The disc has a something of a searching quality to it, perhaps surprising after the overt confidence of previous Guthrie works, but encouraging as well. It’s a solid, rigorous, sometimes probing recording, one that significantly whets one’s appetite for future endeavors.
Brian Olewnick
Touching Extremes
If you expect sparkle and chime, look somewhere else. Will Guthrie’s latest solo effort goes for the grimy gusto of a multitude of interwining sound collages layered over the course of three pretty long pieces, the sources being voices, noises and signals - from both the ether and the (un)real world - and more orthodox (?) instruments (Guthrie remains first and foremost a percussionist). Many of the malformed onslaughts heard in this CD come from quite undefinable patches sapiently handled by the Nantes-based Australian, who puts them in relation with transversal landscapes made with radio waves and broadcast snippets, cut-and-paste-and-cut-again economical discordances subordinated to the sheer beauty of a bell sound or to the transgressive grumble of some kind of human/instrumental bionic chorale, apparently born from a shapeless harmonic conformation which gets constantly mashed, gulped and digested by Guthrie to fight sonic obsolescence. But what really stands out in this artist’s work is the effective – striking, one would say – raw allure he’s able to generate by adjoining “poor” and “rich” qualities in the space of short segments, thus creating a “pariah vs brahman” stratum of progressively unquiet staticity that is enthralling to say the least.
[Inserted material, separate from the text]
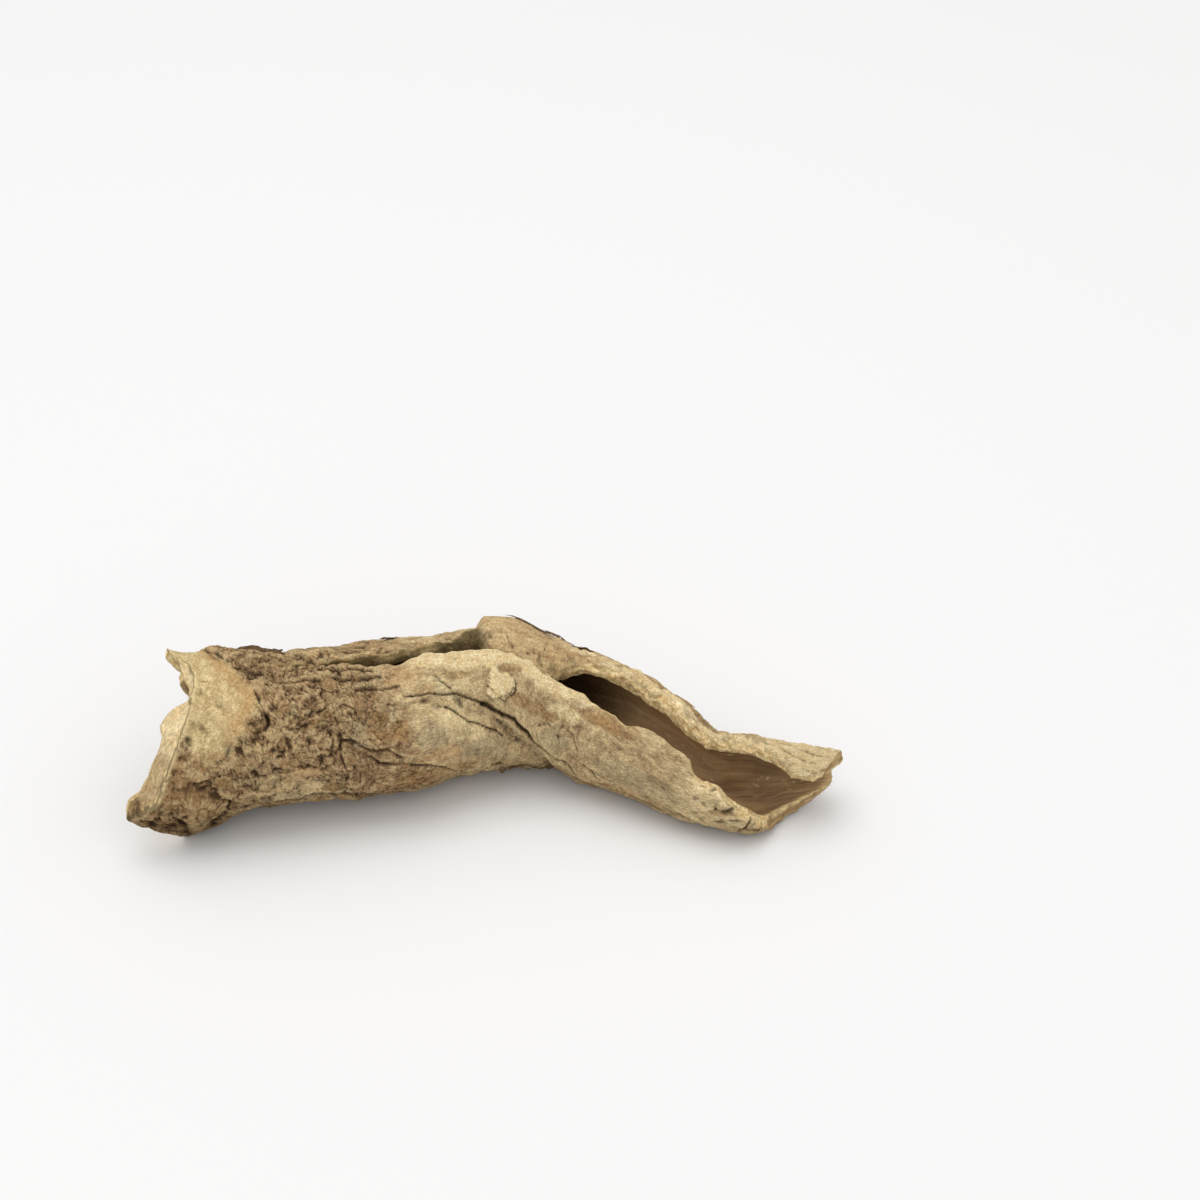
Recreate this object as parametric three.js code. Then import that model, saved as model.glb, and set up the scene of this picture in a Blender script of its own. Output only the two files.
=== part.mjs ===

At first, the mind needs to adapt a little bit, then its cognitive capabilities progressively respond with positive impulses; as the process goes on, we develop immunitary defenses against the addiction to consonance, which has been - and always will be - the ruining factor in many brains destined to perennially refuse sonic evolution. “Body and limbs still look to light” is a fulgid example of improvement in that sense, a thoroughly intelligent effort by an acute dissenter whose creative output grows more and more in terms of artistic quality and wry-smiled, illuminated bitterness.